In considering the potential liability of Winkworth, the Court assessed whether it is fair, just, and reasonable that the law should impose a duty of care on estate agents for the benefit of potential purchasers. It held, although Winkworth provided ‘advice’ to P&P, in that it suggested that P&P might have wanted to purchase the Property, this advice did not amount to an objective assumption of responsibility. As Winkworth had not assumed responsibility to P&P, to impose liability upon it would have created an onerous obligation with which all estate agents would have to comply. Accordingly, the Court held that Winkworth was not negligent and did not owe a duty of care to P&P.
Consequently, P&P was not entitled to recover its losses from OWC or Winkworth as the Court found that there was no breach of warranty of authority or negligence by either party. This left P&P with no other option to recover the substantial sums that it had paid.

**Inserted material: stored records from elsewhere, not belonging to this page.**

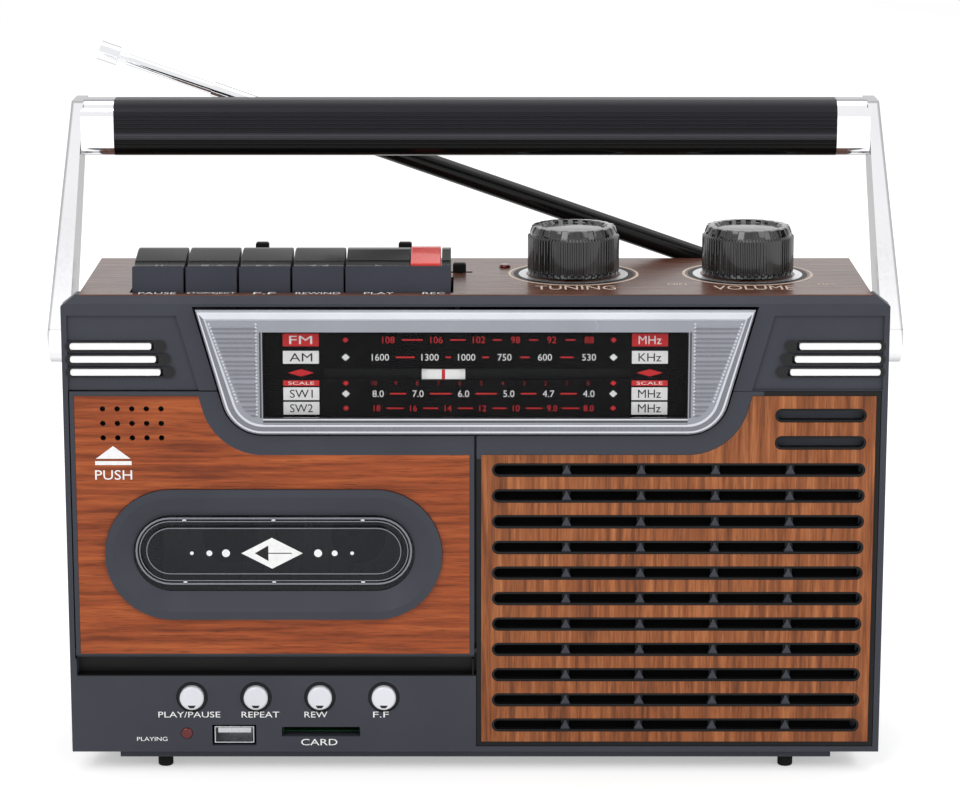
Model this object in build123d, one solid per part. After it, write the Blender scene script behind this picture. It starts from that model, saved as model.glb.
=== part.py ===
"""Portable radio cassette player with a carrying handle and a telescopic antenna.

Frame: millimetres, +X to the right of the front, +Y to the back, +Z up.
The origin lies on the table, midway across the width and the depth.
"""
from build123d import *
import math
import os

# Cabinet
cabinet_width = 266.0
cabinet_depth = 78.0
deck_height = 160.0
wall = 2.5
front_wall = 5.5
bezel_depth = 8.0
bezel_step = 5.0
front_shell_depth = 24.0
bezel_corner_x, bezel_corner_z = 4.5, 3.5
brow_bevel = 2.6
rim_width = 1.8
seat_gap = 0.3
sheet_gap = 0.1
running_gap = 0.05

# Feet and base
foot_height = 4.3
foot_radius = 2.5
foot_inset_x, foot_inset_y = 30.0, 8.0
base_plate_height = 2.7
base_plate_inset = 15.5

# Deck
deck_thickness = 2.0
deck_front_inset = 2.2
antenna_ledge_depth = 7.8
antenna_ledge_drop = 9.2

# Dial
lens_top_half_width = 90.0
lens_bottom_half_width = 78.5
lens_height = 41.0
lens_top_drop = 4.3
lens_proud = 2.5
lens_corner_radius = 13.0
lens_groove = 0.7
lens_skin = 1.6
band_width = 6.4
upper_panel_drop = 31.0
panel_recess = 1.0
scale_width, scale_top_margin = 136.4, 7.4
scale_thickness = 0.8
scale_depth = 2.0
scale_rise = 5.2
slot_width, slot_height = 98.8, 3.6
slot_rise = 12.2
slot_offset = 0.7
pointer_width = 10.5
pointer_rest = -10.3
carriage_thickness = 1.6
carriage_height = 9.0
tray_back = 1.4

# Louvres
louvre_count = 3
louvre_pitch = 4.25
louvre_height = 2.2
louvre_length = 29.0
louvre_step = 1.4
louvre_inset = 2.6
louvre_drop = 16.6
louvre_pocket_depth = 2.4

# Cassette door
seam_half = 0.4
door_gap = 0.4
door_thickness = 3.2
door_bottom_rise = 32.2
door_recess_height = 5.8
door_rim = 1.4
veneer_thickness = 0.6
hinge_rise = 2.2
hinge_pin_radius = 0.9
hinge_pin_length = 2.0
window_length, window_height = 91.3, 25.2
oval_border = 9.2
oval_proud = 1.2
oval_lip = 2.6
window_rise = 67.4
window_thickness = 1.8
mic_columns, mic_rows = 5, 3
mic_pitch_x, mic_pitch_z = 4.72, 4.8
mic_inset, mic_drop = 12.7, 15.7
mic_hole_radius = 0.9

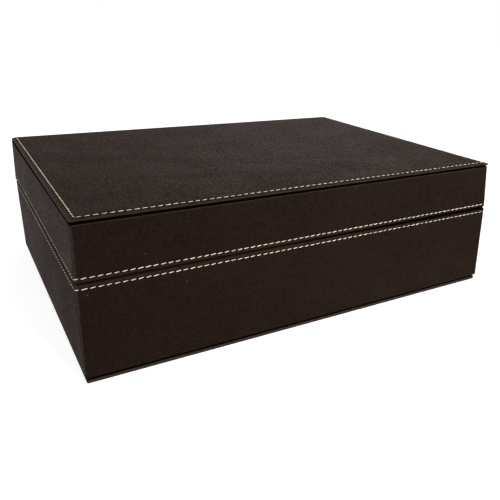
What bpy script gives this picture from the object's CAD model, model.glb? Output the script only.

The decision demonstrates that solicitors and estate agents are not liable for losses arising from fraudulent transactions, as long as they did not provide express warranties as to the true identity of their client.
The legal position following P&P means that estate agents do not owe a duty of care to purchasers and may not be accountable to purchasers if they do not carry out due diligence or anti-money laundering checks.
Accordingly, the current law does not offer much protection for victims of property fraud where the fraudster has disappeared. Purchasers should ask their solicitors and estate agents to reduce the risk of property fraud by carrying out the necessary due diligence and anti-money laundering checks early on in a transaction. The more layers of checks required, the more likely it is that red flags will be raised and a fraudster will be caught.
On a practical note, it is also advisable for both solicitors and estate agents to keep a clear record of all the due diligence carried out throughout a transaction, as should the transaction turn out to be fraudulent, such evidence will be essential in determining liability.